# Exercise objective
Everything from the line containing "color([0.9, 0.95, 0.95, 0.35])" through the line containing "obj.matrix_world = Matrix.Identity(4)" should be repeated exactly, and nothing else from the data.
• • • •
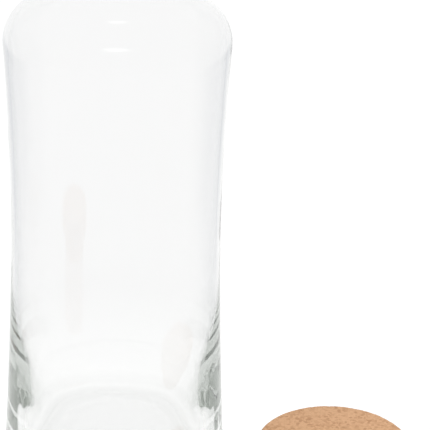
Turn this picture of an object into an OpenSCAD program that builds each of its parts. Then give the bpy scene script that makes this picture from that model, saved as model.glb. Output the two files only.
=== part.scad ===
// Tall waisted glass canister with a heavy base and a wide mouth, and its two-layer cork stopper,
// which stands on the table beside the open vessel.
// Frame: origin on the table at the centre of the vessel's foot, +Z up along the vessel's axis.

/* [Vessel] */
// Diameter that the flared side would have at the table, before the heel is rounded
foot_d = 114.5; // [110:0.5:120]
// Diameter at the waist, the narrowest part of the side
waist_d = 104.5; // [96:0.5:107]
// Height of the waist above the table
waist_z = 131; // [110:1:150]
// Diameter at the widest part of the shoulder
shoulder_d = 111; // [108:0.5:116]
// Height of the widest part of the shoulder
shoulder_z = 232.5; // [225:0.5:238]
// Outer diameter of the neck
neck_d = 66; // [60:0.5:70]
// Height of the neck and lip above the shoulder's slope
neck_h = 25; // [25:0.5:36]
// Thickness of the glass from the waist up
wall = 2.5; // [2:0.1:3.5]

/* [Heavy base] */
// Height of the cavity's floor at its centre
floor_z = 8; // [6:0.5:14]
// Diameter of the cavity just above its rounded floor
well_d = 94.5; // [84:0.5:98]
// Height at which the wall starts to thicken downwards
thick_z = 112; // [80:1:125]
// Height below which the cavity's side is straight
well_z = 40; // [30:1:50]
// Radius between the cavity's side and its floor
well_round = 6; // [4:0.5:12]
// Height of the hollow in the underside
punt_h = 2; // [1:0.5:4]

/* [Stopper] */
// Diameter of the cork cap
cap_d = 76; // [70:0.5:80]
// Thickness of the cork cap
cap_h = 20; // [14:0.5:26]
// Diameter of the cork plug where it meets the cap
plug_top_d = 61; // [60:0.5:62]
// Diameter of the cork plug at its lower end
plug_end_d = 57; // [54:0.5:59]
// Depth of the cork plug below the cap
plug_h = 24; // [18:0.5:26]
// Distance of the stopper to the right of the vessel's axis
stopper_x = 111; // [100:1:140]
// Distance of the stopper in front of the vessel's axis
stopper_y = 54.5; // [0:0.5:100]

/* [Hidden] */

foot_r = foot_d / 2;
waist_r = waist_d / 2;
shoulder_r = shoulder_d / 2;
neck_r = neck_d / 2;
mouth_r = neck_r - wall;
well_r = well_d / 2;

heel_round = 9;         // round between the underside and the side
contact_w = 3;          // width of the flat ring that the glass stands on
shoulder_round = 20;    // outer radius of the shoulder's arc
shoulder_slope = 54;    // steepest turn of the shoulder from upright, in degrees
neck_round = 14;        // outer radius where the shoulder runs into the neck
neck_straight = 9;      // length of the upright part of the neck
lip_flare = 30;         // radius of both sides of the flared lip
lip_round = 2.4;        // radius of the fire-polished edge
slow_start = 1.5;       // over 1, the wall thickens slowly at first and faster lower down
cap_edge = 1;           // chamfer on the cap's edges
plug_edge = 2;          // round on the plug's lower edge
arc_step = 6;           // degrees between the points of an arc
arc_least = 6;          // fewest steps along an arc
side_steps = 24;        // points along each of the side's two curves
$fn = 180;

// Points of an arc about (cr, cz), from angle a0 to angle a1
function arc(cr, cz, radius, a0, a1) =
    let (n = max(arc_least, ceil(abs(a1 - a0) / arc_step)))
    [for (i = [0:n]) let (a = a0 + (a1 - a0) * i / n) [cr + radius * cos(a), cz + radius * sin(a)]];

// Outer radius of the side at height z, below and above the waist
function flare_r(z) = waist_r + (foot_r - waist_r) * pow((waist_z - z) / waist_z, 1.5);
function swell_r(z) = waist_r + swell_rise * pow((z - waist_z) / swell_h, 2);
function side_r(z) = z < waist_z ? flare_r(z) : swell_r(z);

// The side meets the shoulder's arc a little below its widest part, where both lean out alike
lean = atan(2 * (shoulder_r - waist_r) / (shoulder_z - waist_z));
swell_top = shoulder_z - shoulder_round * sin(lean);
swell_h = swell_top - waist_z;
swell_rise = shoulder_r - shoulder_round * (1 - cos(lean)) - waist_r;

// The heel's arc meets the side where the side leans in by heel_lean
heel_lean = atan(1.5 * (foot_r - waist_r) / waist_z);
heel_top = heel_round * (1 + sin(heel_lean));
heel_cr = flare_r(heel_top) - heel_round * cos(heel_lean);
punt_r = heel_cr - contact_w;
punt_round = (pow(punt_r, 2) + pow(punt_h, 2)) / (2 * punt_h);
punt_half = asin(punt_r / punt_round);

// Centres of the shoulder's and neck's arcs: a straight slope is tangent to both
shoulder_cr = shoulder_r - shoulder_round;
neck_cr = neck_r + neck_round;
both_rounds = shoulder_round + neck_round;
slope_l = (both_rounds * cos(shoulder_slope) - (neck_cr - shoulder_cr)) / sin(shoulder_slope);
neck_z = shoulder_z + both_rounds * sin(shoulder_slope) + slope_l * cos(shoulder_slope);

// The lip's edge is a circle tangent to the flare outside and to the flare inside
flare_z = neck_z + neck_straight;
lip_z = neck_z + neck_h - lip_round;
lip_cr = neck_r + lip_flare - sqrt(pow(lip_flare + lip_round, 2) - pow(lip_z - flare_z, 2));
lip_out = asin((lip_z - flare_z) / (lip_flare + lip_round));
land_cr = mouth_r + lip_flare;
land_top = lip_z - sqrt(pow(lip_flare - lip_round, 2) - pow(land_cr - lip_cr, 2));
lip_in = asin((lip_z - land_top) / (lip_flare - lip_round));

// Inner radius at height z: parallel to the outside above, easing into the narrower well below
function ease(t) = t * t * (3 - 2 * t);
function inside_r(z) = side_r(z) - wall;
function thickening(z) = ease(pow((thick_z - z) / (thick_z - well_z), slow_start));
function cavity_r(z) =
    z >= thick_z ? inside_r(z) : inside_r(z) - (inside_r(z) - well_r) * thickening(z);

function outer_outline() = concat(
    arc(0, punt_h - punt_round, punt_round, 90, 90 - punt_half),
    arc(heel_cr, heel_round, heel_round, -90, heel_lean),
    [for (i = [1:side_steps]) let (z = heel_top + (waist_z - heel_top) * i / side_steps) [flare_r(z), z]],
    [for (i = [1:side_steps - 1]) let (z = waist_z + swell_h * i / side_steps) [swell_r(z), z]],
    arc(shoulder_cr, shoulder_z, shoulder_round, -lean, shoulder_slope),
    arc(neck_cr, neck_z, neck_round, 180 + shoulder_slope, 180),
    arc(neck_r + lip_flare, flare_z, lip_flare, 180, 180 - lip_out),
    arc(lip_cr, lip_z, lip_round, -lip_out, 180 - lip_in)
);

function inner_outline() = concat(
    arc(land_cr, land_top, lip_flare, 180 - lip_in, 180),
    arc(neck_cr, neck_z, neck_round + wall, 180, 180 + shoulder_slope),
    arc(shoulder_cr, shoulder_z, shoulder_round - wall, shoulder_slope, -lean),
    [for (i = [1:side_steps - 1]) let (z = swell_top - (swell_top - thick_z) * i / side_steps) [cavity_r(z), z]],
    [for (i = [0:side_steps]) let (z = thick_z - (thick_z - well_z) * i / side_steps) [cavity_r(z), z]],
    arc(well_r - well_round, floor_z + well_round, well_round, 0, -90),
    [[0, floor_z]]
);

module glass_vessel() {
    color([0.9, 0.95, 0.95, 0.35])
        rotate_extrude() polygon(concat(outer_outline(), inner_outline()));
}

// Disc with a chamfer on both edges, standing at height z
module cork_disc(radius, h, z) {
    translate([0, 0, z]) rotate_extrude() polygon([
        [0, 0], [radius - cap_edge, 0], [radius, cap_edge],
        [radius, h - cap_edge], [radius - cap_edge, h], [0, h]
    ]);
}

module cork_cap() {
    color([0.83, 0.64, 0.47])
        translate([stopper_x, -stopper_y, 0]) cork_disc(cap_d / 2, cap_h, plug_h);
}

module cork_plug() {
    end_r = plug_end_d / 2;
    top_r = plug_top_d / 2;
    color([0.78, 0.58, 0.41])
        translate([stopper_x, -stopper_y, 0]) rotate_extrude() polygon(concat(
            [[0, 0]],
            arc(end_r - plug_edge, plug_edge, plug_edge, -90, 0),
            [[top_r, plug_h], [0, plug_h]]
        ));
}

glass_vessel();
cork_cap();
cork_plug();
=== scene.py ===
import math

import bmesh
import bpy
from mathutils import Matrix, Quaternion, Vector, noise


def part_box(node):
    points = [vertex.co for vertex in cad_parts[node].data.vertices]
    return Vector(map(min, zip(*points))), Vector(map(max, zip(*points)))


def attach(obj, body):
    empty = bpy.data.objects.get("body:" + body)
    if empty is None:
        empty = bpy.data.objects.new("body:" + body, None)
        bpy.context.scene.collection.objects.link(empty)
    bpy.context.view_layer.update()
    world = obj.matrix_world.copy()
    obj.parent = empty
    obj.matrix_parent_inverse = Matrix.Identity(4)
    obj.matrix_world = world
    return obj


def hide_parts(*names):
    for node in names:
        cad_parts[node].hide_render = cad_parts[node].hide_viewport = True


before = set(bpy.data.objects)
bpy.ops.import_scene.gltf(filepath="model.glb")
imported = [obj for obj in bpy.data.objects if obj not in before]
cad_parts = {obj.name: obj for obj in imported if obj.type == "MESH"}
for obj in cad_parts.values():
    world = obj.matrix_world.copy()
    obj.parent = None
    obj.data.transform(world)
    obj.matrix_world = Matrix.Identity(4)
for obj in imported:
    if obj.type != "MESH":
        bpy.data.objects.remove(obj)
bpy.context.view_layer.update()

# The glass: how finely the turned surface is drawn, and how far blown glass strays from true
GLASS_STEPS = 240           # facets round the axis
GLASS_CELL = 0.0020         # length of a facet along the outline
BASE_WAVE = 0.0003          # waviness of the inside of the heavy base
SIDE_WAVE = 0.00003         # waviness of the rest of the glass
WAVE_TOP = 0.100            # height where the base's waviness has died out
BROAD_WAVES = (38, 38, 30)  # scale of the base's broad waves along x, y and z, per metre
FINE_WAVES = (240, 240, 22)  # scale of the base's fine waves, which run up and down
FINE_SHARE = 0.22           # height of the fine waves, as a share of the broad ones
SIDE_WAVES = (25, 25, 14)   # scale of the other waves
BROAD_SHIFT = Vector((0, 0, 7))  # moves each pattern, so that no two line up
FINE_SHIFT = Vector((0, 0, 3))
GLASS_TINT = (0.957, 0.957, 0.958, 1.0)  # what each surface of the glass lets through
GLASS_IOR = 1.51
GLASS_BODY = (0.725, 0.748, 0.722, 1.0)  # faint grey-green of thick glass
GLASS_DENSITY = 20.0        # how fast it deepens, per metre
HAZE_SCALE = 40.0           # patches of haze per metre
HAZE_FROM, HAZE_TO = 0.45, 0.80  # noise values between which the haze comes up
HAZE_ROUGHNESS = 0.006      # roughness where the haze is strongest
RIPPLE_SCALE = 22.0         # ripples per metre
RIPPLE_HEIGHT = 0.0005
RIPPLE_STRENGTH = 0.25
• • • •
# Complete answer
    color([0.9, 0.95, 0.95, 0.35])
        rotate_extrude() polygon(concat(outer_outline(), inner_outline()));
}

// Disc with a chamfer on both edges, standing at height z
module cork_disc(radius, h, z) {
    translate([0, 0, z]) rotate_extrude() polygon([
        [0, 0], [radius - cap_edge, 0], [radius, cap_edge],
        [radius, h - cap_edge], [radius - cap_edge, h], [0, h]
    ]);
}

module cork_cap() {
    color([0.83, 0.64, 0.47])
        translate([stopper_x, -stopper_y, 0]) cork_disc(cap_d / 2, cap_h, plug_h);
}

module cork_plug() {
    end_r = plug_end_d / 2;
    top_r = plug_top_d / 2;
    color([0.78, 0.58, 0.41])
        translate([stopper_x, -stopper_y, 0]) rotate_extrude() polygon(concat(
            [[0, 0]],
            arc(end_r - plug_edge, plug_edge, plug_edge, -90, 0),
            [[top_r, plug_h], [0, plug_h]]
        ));
}

glass_vessel();
cork_cap();
cork_plug();
=== scene.py ===
import math

import bmesh
import bpy
from mathutils import Matrix, Quaternion, Vector, noise


def part_box(node):
    points = [vertex.co for vertex in cad_parts[node].data.vertices]
    return Vector(map(min, zip(*points))), Vector(map(max, zip(*points)))


def attach(obj, body):
    empty = bpy.data.objects.get("body:" + body)
    if empty is None:
        empty = bpy.data.objects.new("body:" + body, None)
        bpy.context.scene.collection.objects.link(empty)
    bpy.context.view_layer.update()
    world = obj.matrix_world.copy()
    obj.parent = empty
    obj.matrix_parent_inverse = Matrix.Identity(4)
    obj.matrix_world = world
    return obj


def hide_parts(*names):
    for node in names:
        cad_parts[node].hide_render = cad_parts[node].hide_viewport = True


before = set(bpy.data.objects)
bpy.ops.import_scene.gltf(filepath="model.glb")
imported = [obj for obj in bpy.data.objects if obj not in before]
cad_parts = {obj.name: obj for obj in imported if obj.type == "MESH"}
for obj in cad_parts.values():
    world = obj.matrix_world.copy()
    obj.parent = None
    obj.data.transform(world)
    obj.matrix_world = Matrix.Identity(4)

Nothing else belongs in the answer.